*Instructions for the task:*
Repeat, exactly as written, every line from the one holding "Model this object" through the one holding "crown_flat = 6.0". Leave out all other lines.

(begin)

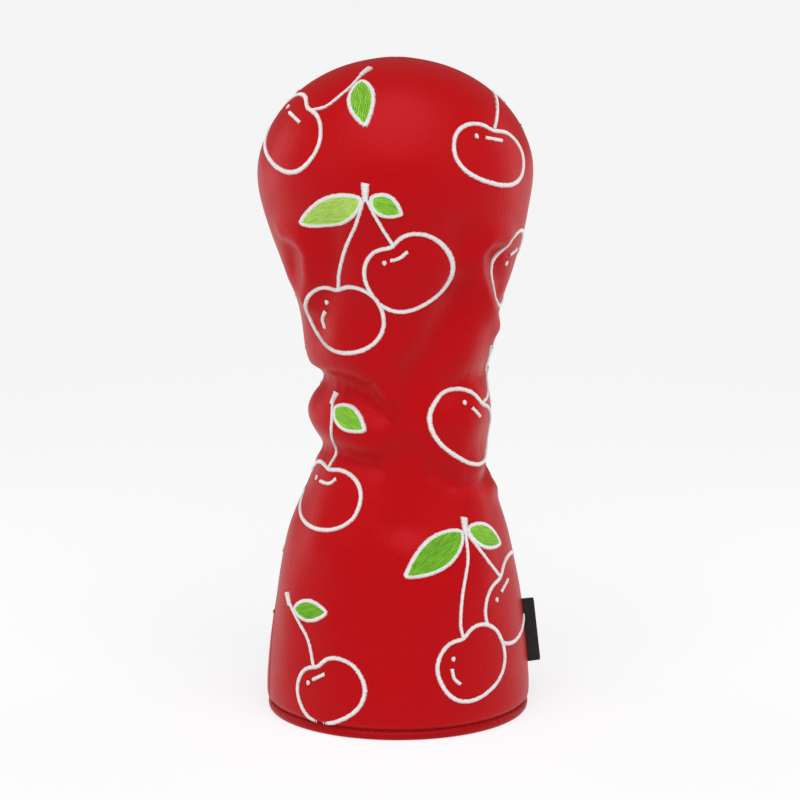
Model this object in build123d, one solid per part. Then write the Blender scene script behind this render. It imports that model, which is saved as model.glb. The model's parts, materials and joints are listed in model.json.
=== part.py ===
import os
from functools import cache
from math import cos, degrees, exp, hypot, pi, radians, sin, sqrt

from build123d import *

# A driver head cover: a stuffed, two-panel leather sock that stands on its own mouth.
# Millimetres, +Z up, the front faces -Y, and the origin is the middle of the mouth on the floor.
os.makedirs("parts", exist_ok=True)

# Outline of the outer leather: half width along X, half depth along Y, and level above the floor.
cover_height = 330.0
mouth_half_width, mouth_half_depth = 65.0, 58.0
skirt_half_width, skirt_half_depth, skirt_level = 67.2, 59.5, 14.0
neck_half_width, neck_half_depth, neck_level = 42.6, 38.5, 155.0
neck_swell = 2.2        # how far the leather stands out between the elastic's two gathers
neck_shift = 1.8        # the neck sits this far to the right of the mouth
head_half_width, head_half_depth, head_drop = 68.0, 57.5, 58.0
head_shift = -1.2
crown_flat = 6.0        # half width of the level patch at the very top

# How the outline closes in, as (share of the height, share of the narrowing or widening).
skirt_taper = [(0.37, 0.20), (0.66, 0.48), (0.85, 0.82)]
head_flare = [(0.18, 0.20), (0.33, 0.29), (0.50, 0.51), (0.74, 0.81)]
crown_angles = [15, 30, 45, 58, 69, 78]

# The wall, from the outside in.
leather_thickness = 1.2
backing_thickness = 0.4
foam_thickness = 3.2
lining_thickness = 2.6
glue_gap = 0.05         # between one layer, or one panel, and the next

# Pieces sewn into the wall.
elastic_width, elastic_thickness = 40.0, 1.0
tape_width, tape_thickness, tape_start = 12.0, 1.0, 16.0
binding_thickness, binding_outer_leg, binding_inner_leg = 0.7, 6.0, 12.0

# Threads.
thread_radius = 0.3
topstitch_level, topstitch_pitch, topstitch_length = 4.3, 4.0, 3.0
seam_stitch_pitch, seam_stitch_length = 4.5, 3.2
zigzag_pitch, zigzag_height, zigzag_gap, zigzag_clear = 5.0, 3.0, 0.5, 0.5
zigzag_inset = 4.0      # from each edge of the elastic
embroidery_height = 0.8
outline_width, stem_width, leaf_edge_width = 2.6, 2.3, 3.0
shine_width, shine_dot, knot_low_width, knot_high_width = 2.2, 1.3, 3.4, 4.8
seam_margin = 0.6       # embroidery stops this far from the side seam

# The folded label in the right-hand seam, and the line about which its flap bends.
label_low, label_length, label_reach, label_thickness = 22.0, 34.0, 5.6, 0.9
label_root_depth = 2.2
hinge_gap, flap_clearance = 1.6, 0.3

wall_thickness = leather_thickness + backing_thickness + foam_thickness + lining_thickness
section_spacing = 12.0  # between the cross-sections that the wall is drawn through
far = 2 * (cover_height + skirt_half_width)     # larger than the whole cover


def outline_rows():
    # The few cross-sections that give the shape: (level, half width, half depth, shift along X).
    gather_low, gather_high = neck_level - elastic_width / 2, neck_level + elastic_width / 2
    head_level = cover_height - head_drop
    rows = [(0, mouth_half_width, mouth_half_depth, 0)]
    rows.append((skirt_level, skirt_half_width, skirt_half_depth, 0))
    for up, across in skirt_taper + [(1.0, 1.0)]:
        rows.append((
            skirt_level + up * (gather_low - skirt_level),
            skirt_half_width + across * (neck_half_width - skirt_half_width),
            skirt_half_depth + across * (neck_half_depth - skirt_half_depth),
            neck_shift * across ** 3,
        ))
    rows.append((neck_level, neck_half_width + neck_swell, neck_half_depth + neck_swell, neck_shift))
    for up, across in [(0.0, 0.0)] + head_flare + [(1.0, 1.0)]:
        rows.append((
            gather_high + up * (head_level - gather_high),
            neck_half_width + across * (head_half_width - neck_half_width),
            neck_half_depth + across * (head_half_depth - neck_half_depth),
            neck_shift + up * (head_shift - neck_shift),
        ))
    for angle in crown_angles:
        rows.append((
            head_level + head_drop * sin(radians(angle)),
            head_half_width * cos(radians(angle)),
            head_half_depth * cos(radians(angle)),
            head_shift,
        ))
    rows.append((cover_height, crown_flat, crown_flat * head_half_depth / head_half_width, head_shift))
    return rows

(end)
(begin)

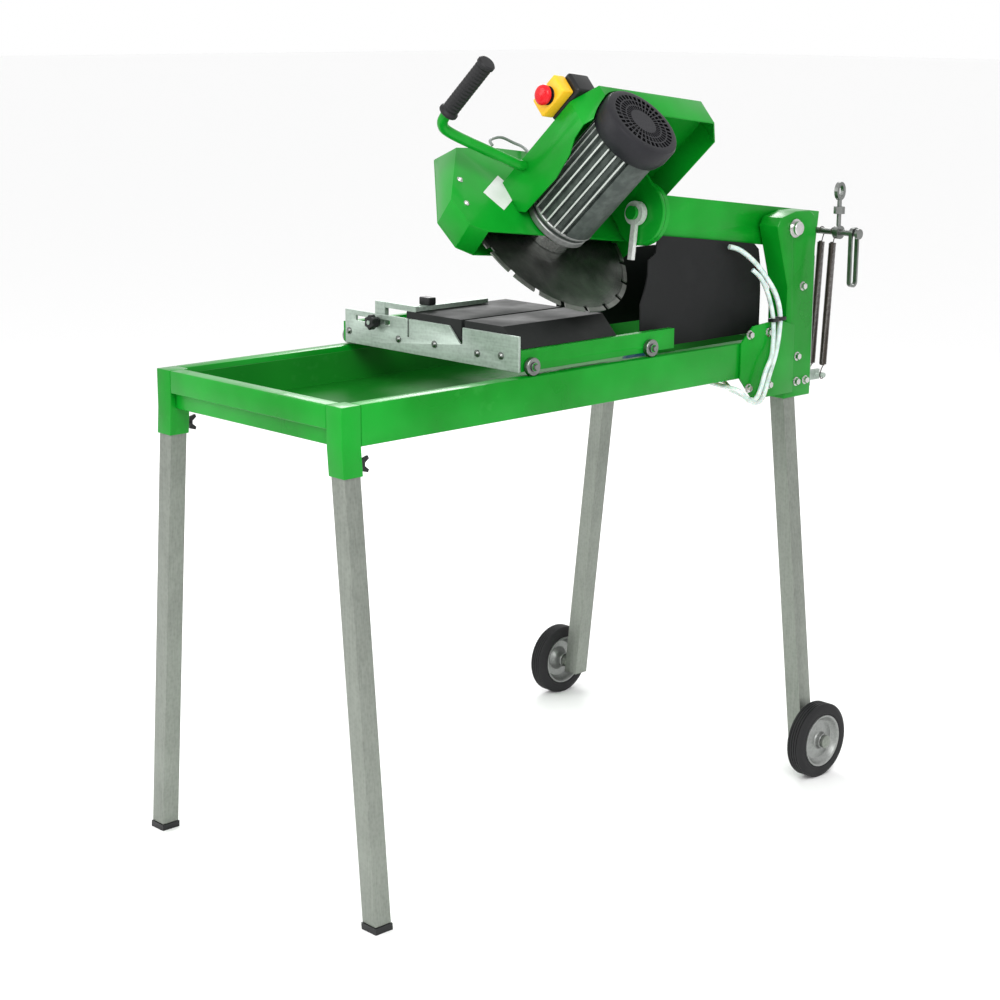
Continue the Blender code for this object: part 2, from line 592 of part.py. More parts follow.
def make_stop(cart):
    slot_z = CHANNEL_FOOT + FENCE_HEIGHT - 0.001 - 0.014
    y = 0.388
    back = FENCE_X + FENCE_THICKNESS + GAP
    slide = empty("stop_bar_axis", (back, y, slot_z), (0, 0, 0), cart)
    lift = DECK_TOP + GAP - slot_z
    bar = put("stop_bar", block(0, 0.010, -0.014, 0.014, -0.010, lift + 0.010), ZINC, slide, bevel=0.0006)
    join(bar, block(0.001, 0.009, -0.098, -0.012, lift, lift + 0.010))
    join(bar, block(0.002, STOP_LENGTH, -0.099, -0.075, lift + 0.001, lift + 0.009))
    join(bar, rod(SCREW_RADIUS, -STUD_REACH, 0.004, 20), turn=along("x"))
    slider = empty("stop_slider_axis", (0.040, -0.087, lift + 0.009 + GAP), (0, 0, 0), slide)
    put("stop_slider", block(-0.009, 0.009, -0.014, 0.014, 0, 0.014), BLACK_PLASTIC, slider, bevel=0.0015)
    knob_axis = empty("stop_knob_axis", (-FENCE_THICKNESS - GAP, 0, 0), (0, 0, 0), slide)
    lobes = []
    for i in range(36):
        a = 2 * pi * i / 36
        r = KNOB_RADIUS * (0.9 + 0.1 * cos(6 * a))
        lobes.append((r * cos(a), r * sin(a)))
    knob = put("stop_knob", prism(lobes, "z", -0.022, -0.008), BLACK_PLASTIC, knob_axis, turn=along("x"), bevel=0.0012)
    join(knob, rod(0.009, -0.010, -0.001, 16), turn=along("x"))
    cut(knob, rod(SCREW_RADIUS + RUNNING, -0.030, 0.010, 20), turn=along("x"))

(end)

*The reply:*
Model this object in build123d, one solid per part. Then write the Blender scene script behind this render. It imports that model, which is saved as model.glb. The model's parts, materials and joints are listed in model.json.
=== part.py ===
import os
from functools import cache
from math import cos, degrees, exp, hypot, pi, radians, sin, sqrt

from build123d import *

# A driver head cover: a stuffed, two-panel leather sock that stands on its own mouth.
# Millimetres, +Z up, the front faces -Y, and the origin is the middle of the mouth on the floor.
os.makedirs("parts", exist_ok=True)

# Outline of the outer leather: half width along X, half depth along Y, and level above the floor.
cover_height = 330.0
mouth_half_width, mouth_half_depth = 65.0, 58.0
skirt_half_width, skirt_half_depth, skirt_level = 67.2, 59.5, 14.0
neck_half_width, neck_half_depth, neck_level = 42.6, 38.5, 155.0
neck_swell = 2.2        # how far the leather stands out between the elastic's two gathers
neck_shift = 1.8        # the neck sits this far to the right of the mouth
head_half_width, head_half_depth, head_drop = 68.0, 57.5, 58.0
head_shift = -1.2
crown_flat = 6.0        # half width of the level patch at the very top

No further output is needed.